Reputation: 41
Gensim Word2Vec that I've trained lacks vectors for some words. That is, although I have a word "yuval" as an input, the model lacks a vector for it. What is the cause?
Upvotes: 0
Views: 210
Reputation: 3154
To expand on @gojomo
's answer, Word2Vec
models during training are told to discard tokens below a min_count
, as they are considered to be uninformative, meaning unable to extrapolate useful context.
This means, those tokens wont have vectors.
To check this, you an load the model, and check that the vocabulary contains the token you are interested in:
>>> import gensim
>>> model = gensim.models.KeyedVectors.load(...)
>>> 'car' in model
True
>>> 'yuval' in model
False
Since 'yuval' is not in the vocabulary, it can't be found with the in
operator, and will throw a key error if used.
>>> model['car']
...
...
<numpy array>
>>> model['yuval']
...
...
KeyError: "word 'yuval' not in vocabulary"
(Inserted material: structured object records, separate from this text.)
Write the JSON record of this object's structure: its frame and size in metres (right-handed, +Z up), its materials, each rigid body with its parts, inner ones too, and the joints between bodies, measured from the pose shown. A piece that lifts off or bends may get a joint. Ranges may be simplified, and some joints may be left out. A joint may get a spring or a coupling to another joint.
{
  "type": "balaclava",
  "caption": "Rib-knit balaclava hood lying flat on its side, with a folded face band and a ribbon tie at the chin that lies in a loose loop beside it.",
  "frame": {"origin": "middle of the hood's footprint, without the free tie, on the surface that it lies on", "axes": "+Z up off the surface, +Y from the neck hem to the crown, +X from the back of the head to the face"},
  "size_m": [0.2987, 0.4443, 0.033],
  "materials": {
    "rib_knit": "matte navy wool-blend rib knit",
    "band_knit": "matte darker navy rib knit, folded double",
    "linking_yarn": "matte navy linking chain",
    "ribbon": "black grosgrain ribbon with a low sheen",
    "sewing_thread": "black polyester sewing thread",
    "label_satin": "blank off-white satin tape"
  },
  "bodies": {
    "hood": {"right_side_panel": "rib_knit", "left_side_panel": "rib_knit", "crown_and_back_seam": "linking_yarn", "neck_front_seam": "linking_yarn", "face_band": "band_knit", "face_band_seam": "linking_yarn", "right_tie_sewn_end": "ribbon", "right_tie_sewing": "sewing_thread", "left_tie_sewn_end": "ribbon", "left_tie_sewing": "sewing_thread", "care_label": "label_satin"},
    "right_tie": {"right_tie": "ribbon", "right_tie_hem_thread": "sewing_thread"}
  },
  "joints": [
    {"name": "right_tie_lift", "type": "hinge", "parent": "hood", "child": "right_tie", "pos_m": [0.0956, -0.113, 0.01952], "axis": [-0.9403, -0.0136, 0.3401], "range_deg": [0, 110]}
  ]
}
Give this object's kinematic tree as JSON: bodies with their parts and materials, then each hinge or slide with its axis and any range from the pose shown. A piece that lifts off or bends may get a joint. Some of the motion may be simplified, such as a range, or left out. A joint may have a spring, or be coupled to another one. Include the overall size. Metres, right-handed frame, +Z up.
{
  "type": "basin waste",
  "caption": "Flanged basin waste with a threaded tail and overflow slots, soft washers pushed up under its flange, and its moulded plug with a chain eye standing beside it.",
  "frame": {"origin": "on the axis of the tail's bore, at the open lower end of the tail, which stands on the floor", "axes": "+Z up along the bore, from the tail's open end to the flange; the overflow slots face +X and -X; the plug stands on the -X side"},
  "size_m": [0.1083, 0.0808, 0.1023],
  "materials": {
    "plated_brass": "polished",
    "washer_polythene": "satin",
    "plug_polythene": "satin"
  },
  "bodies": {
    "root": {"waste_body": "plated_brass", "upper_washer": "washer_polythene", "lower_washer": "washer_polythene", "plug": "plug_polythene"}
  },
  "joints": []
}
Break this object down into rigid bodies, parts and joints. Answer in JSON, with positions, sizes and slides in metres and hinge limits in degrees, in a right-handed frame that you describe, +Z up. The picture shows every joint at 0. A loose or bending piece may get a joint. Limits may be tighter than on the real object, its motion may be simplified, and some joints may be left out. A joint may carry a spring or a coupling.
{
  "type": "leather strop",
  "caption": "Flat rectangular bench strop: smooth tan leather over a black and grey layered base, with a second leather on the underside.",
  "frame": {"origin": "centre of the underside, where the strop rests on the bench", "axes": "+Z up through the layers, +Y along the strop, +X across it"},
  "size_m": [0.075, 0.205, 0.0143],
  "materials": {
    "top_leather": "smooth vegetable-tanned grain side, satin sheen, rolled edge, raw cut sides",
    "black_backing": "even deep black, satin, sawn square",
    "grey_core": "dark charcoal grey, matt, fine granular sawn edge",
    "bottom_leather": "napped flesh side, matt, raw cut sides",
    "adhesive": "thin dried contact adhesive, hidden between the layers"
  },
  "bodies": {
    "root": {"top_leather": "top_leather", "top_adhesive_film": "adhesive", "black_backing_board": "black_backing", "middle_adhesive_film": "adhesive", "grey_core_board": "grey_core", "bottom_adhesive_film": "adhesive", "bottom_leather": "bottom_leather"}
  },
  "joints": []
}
If you really expect that the word should be in the list of vocabulary words, you can always print them out too:
>>> for token in model.wv.vocab.keys():
... print(token)
...
Upvotes: 1
Reputation: 54243
You either didn't supply 'yuval'
as a token with a properly-formatted corpus, or the number of occurrences was below the model's min_count
. (It's generally helpful for a Word2Vec
model to discard low-frequency words – more data isn't automatically better if there are only a few examples of a word.)
Double-check that 'yuval'
appears in the corpus, and how many times, and whether that's sufficient for the word to survive min_count
trimming.
Upvotes: 1